GOAL OF THE EXERCISE:
Print exactly the part opening with the line containing "# Pigtail bundles" and closing with the line containing "obj.parent = empty", with both of those lines included.

AVAILABLE DATA:
────────────────────────────────────────
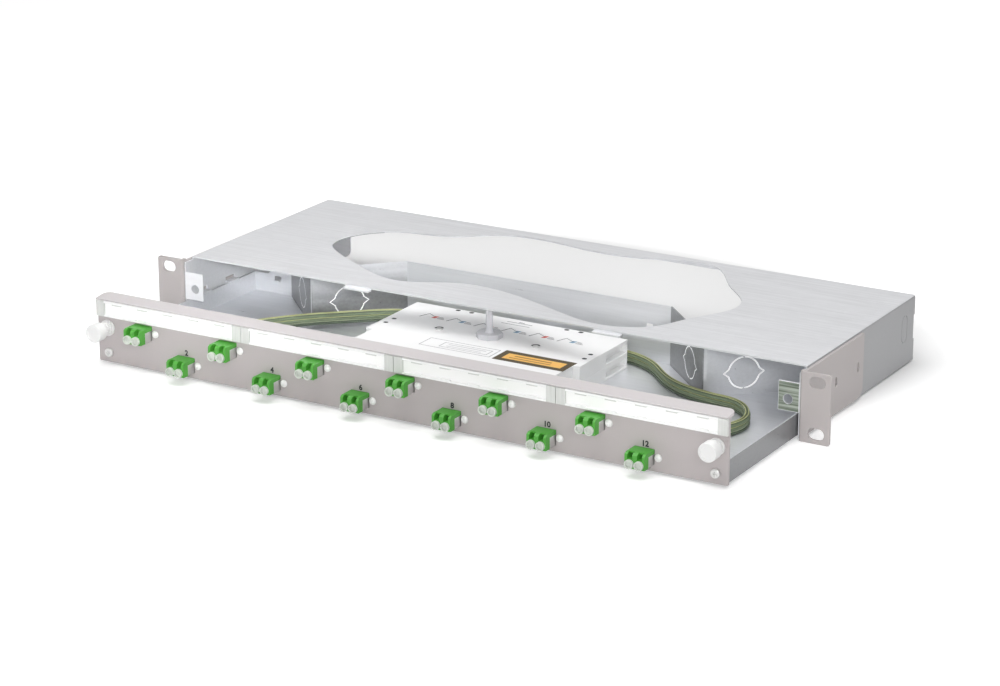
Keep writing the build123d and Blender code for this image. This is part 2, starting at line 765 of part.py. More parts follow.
# Push-pull latches
def make_grommet(side):
    with BuildPart() as grommet:
        with BuildSketch(front_plane(panel_front)):
            with Locations((side * latch_x, latch_z)):
                Circle(grommet_flange_radius)
        extrude(amount=grommet_flange)
        collar_start = panel_front - grommet_flange
        with BuildSketch(front_plane(collar_start)):
            with Locations((side * latch_x, latch_z)):
                Circle(grommet_core)
        extrude(amount=grommet_ribs * grommet_rib_pitch)
        for rib in range(grommet_ribs):
            rib_start = collar_start - (rib + 1) * grommet_rib_pitch + grommet_rib
            with BuildSketch(front_plane(rib_start)):
                with Locations((side * latch_x, latch_z)):
                    Circle(grommet_rib_radius)
            extrude(amount=grommet_rib)
        with BuildSketch(front_plane(panel_front + grommet_length)):
            with Locations((side * latch_x, latch_z)):
                Circle(grommet_sleeve)
        extrude(amount=grommet_length)
        with BuildSketch(front_plane(panel_back + sheet)):
            with Locations((side * latch_x, latch_z)):
                Circle(lug_radius)
        extrude(amount=sheet)
        with BuildSketch(front_plane(panel_front + grommet_length)):
            with Locations((side * latch_x, latch_z)):
                Circle(plunger_stem + body_gap)
        extrude(amount=2 * grommet_length, mode=Mode.SUBTRACT)
        with BuildSketch(front_plane(panel_front + grommet_length)):
            with Locations((side * latch_x, latch_z)):
                Rectangle(4 * grommet_sleeve, grommet_slit)
                Rectangle(grommet_slit, 4 * grommet_sleeve)
        extrude(amount=grommet_length - panel_sheet - 2 * sheet, mode=Mode.SUBTRACT)
    return grommet


def make_plunger(side):
    # the left one is drawn out by its travel, the right one is pushed in
    drawn_out = plunger_travel if side < 0 else 0
    head_back = panel_front - plunger_head_gap - drawn_out
    collar_front = panel_front - drawn_out - grommet_flange - grommet_ribs * grommet_rib_pitch
    head_front = head_back - plunger_head
    stem_back = panel_front + grommet_length - sheet - drawn_out
    with BuildPart() as plunger:
        with BuildSketch(front_plane(head_back)):
            with Locations((side * latch_x, latch_z)):
                Circle(plunger_head_radius)
        extrude(amount=plunger_head)
        rim = plunger.edges().group_by(Axis.Y)[0]
        fillet(rim, radius=plunger_rim / 2)
        with BuildSketch(front_plane(head_front + plunger_dish)):
            with Locations((side * latch_x, latch_z)):
                Circle(plunger_head_radius - plunger_rim)
        extrude(amount=plunger_dish, mode=Mode.SUBTRACT)
        # the head is a cup that slides over the grommet's ribbed collar
        with BuildSketch(front_plane(head_back)):
            with Locations((side * latch_x, latch_z)):
                Circle(grommet_rib_radius + body_gap)
        extrude(amount=head_back - collar_front + body_gap, mode=Mode.SUBTRACT)
        with BuildSketch(front_plane(stem_back)):
            with Locations((side * latch_x, latch_z)):
                Circle(plunger_stem)
        extrude(amount=stem_back - collar_front + 2 * body_gap)
    return plunger


for side, word in ((-1, "left"), (1, "right")):
    save(make_grommet(side), "latch_grommet_" + word)
    save(make_plunger(side), "latch_plunger_" + word)


# Splice cassettes
def make_cassette(floor_level, open_rear):
    """Shallow tray with two fibre spools, and a channel along each side at the rear."""
    cavity_half = cassette_half - side_channel_depth - cassette_wall
    with BuildPart() as cassette:
        with BuildSketch(Plane.XY.offset(floor_level)):
            with Locations((0, (cassette_front + cassette_rear) / 2)):
                Rectangle(2 * cassette_half, cassette_rear - cassette_front)
            for side in (-1, 1):
                with Locations((side * cassette_half, (cassette_front + notch_rear) / 2)):
                    Rectangle(2 * notch_width, notch_rear - cassette_front, mode=Mode.SUBTRACT)
        extrude(amount=cassette_height)
        with BuildSketch(Plane.XY.offset(floor_level + cassette_floor)):
            cavity_rear = cassette_rear - entry_slot_depth - cassette_wall if open_rear else cassette_rear
            with Locations((0, (cassette_front + cavity_rear) / 2)):
                Rectangle(2 * cavity_half, cavity_rear - cassette_front - 2 * cassette_wall)
            with Locations((-spool_offset, 0), (spool_offset, 0)):
                Circle(spool_radius, mode=Mode.SUBTRACT)
                Circle(spool_radius - spool_wall)
        extrude(amount=cassette_height, mode=Mode.SUBTRACT)
        with BuildSketch(Plane.XY.offset(floor_level + cassette_floor + spool_height)):
            with Locations((-spool_offset, 0), (spool_offset, 0)):
                Circle(spool_radius)
                Circle(spool_radius - spool_wall, mode=Mode.SUBTRACT)
        extrude(amount=cassette_height, mode=Mode.SUBTRACT)
        with BuildSketch(side_plane(0)):
            channel_rear = cassette_rear - sheet
            with Locations(
                ((side_channel_front + channel_rear) / 2, floor_level + cassette_height / 2)
            ):
                Rectangle(channel_rear - side_channel_front, side_channel_height)
        extrude(amount=2 * cassette_half, both=True, mode=Mode.SUBTRACT)
        with BuildSketch(side_plane(0)):
            with Locations(
                ((side_channel_front + cassette_rear) / 2, floor_level + cassette_height / 2)
            ):
                Rectangle(cassette_rear - side_channel_front, side_channel_height + sheet)
        extrude(amount=cassette_half - side_channel_depth, both=True)
        if open_rear:
            with BuildSketch(Plane.XY.offset(floor_level)):
                slot_width = entry_slot_outer - entry_slot_inner
                for side in (-1, 1):
                    slot_x = side * (entry_slot_outer + entry_slot_inner) / 2
                    with Locations((slot_x, cassette_rear)):
                        Rectangle(slot_width, 2 * entry_slot_depth)
            extrude(amount=cassette_height, mode=Mode.SUBTRACT)
    return cassette


save(make_cassette(tray_floor, True), "cassette_lower")
save(make_cassette(tray_floor + cassette_height, False), "cassette_upper")
lid_low = tray_floor + 2 * cassette_height
lid_top = lid_low + lid_sheet

with BuildPart() as cassette_lid:
    with BuildSketch(Plane.XY.offset(lid_low)):
        with Locations((0, (cassette_front + cassette_rear) / 2)):
            Rectangle(2 * cassette_half, cassette_rear - cassette_front)
        for side in (-1, 1):
            with Locations((side * cassette_half, (cassette_front + notch_rear) / 2)):
                Rectangle(2 * notch_width, notch_rear - cassette_front, mode=Mode.SUBTRACT)
            with Locations((side * lid_screw_x, lid_screw_y)):
                Circle(lid_screw_radius / 2, mode=Mode.SUBTRACT)
            for slot_x, slot_y in lid_slots:
                with Locations((side * slot_x, slot_y)):
                    SlotOverall(lid_slot_length, lid_slot_width, mode=Mode.SUBTRACT)
    extrude(amount=lid_sheet)
save(cassette_lid, "cassette_lid")

with BuildPart() as lid_screws:
    with BuildSketch(Plane.XY.offset(lid_top)):
        with Locations((-lid_screw_x, lid_screw_y), (lid_screw_x, lid_screw_y)):
            Circle(lid_screw_radius)
    extrude(amount=lid_sheet)
    with BuildSketch(Plane.XY.offset(lid_low)):
        with Locations((-lid_screw_x, lid_screw_y), (lid_screw_x, lid_screw_y)):
            Circle(lid_screw_radius / 2 - fit_play)
    extrude(amount=lid_sheet)
save(lid_screws, "lid_screws")

# Clear post that keeps the stack down under the cover
with BuildPart() as hold_down_post:
    with BuildSketch(Plane.XY.offset(lid_top)) as foot:
        with Locations((0, post_y)):
            Rectangle(post_base, post_base)
        chamfer(foot.vertices(), length=post_base_chamfer)
    extrude(amount=post_base_height)
    with BuildSketch(Plane.XY.offset(lid_top)):
        with Locations((0, post_y)):
            Circle(post_radius)
    extrude(amount=tray_wall_top - lid_top)
    with BuildSketch(Plane.XY.offset(tray_wall_top)):
        with Locations((0, post_y)):
            Circle(post_cap_radius)
    extrude(amount=-post_base_height)
save(hold_down_post, "hold_down_post")


# Pigtail bundles
def make_bundle(route, label):
    points = [Vector(x, y, bundle_z + bundle_lift * lift) for x, y, lift in route]
    runs = [later - earlier for earlier, later in zip(points, points[1:])]
    radii = []
    for before, after in zip(runs, runs[1:]):
        shorter = min(before.length, after.length)
        radii.append(0.45 * shorter / tan(radians(before.get_angle(after) / 2)))
    print(label, "bend radii", [round(radius, 1) for radius in radii])
    with BuildPart() as bundle:
        with BuildLine() as path:
            FilletPolyline(*points, radius=radii)
        with BuildSketch(Plane(origin=points[0], z_dir=runs[0])):
            Circle(bundle_diameter / 2)
        sweep(path=path.line)
    section = bundle_diameter**2 * 3.14159 / 4
    length = path.wires()[0].length
    print(label, "length", round(length, 1), "volume over section", round(bundle.part.volume / section, 1))
    save(bundle, label)


make_bundle(left_route, "pigtail_bundle_left")
make_bundle(right_route, "pigtail_bundle_right")
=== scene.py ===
# %% [markdown]
# # A rack patch panel for optical fibre
# The object is a shallow steel housing that is screwed into a rack by its two ears, and a drawer
# that slides out of it. The solids, and how they move, come from the packed model. This lesson
# gives each of them the finish of the real piece, and makes the pieces that only need to be seen:
# the strands of the pigtail bundles, the print and the numbers.

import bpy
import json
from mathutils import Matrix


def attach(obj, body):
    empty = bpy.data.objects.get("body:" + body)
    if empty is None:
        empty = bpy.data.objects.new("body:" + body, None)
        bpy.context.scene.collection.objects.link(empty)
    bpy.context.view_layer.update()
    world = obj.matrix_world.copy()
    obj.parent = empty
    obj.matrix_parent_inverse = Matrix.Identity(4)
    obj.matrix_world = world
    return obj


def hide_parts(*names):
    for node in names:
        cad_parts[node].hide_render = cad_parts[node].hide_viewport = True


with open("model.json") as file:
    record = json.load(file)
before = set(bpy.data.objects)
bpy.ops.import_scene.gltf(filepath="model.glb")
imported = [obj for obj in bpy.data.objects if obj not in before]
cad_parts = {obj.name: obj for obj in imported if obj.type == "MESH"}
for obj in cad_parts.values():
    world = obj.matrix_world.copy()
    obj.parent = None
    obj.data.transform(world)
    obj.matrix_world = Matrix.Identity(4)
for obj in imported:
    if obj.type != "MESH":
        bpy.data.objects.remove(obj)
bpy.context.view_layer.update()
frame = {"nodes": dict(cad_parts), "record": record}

# %% Libraries
import json
from math import atan2, cos, pi, radians, sin

import bmesh
import bpy
import numpy as np
from mathutils import Vector

scene = bpy.context.scene
nodes = frame["nodes"]
base = -0.021825  # the ears' lower edges
print("solids:", len(nodes))

# %% [markdown]
# ## Camera
# The photograph looks down on the panel from the front and the right. Its angles and its focal
# length were found from the rack standard's known sizes, so the camera goes exactly there. A long
# lens from far away keeps the long edges almost parallel, as product photographs do.

# %% Set the camera
azimuth = radians(30.36)
elevation = radians(18.3)
back = Vector((sin(azimuth) * cos(elevation), -cos(azimuth) * cos(elevation), sin(elevation)))
camera_data = bpy.data.cameras.new("camera")
camera_data.lens = 108.70
camera_data.sensor_width = 36.0
camera = bpy.data.objects.new("camera", camera_data)
camera.location = (0.91202, -1.52488, 0.589365)
camera.rotation_euler = back.to_track_quat("Z", "Y").to_euler()
scene.collection.objects.link(camera)
scene.camera = camera
print("camera at", [round(c, 3) for c in camera.location])

# %% [markdown]
# ## Light
# Product photographs of white and grey metal are lit by large soft lamps, so edges shade gently.
# One wide lamp hangs above, two fill in from the front on either side, and the world adds an even
# grey. Together they show a colour about as it is written. Two small lamps with a narrow beam shine
# under the cover, where a studio would set reflectors, so the ends of the drawer don't go dull.

# %% Hang the lamps
def soft_lamp(name, place, size, watts, aim=(0.0, 0.0, 0.0), spread=180.0):
    data = bpy.data.lights.new(name, "AREA")
    data.shape = "RECTANGLE"
    data.size, data.size_y = size
    data.energy = watts
    data.spread = radians(spread)
    lamp = bpy.data.objects.new(name, data)
    lamp.location = place
    lamp.rotation_euler = (Vector(place) - Vector(aim)).to_track_quat("Z", "Y").to_euler()
    lamp.visible_camera = False
    scene.collection.objects.link(lamp)
    return lamp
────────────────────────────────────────
EXERCISE RESPONSE:
# Pigtail bundles
def make_bundle(route, label):
    points = [Vector(x, y, bundle_z + bundle_lift * lift) for x, y, lift in route]
    runs = [later - earlier for earlier, later in zip(points, points[1:])]
    radii = []
    for before, after in zip(runs, runs[1:]):
        shorter = min(before.length, after.length)
        radii.append(0.45 * shorter / tan(radians(before.get_angle(after) / 2)))
    print(label, "bend radii", [round(radius, 1) for radius in radii])
    with BuildPart() as bundle:
        with BuildLine() as path:
            FilletPolyline(*points, radius=radii)
        with BuildSketch(Plane(origin=points[0], z_dir=runs[0])):
            Circle(bundle_diameter / 2)
        sweep(path=path.line)
    section = bundle_diameter**2 * 3.14159 / 4
    length = path.wires()[0].length
    print(label, "length", round(length, 1), "volume over section", round(bundle.part.volume / section, 1))
    save(bundle, label)


make_bundle(left_route, "pigtail_bundle_left")
make_bundle(right_route, "pigtail_bundle_right")
=== scene.py ===
# %% [markdown]
# # A rack patch panel for optical fibre
# The object is a shallow steel housing that is screwed into a rack by its two ears, and a drawer
# that slides out of it. The solids, and how they move, come from the packed model. This lesson
# gives each of them the finish of the real piece, and makes the pieces that only need to be seen:
# the strands of the pigtail bundles, the print and the numbers.

import bpy
import json
from mathutils import Matrix


def attach(obj, body):
    empty = bpy.data.objects.get("body:" + body)
    if empty is None:
        empty = bpy.data.objects.new("body:" + body, None)
        bpy.context.scene.collection.objects.link(empty)
    bpy.context.view_layer.update()
    world = obj.matrix_world.copy()
    obj.parent = empty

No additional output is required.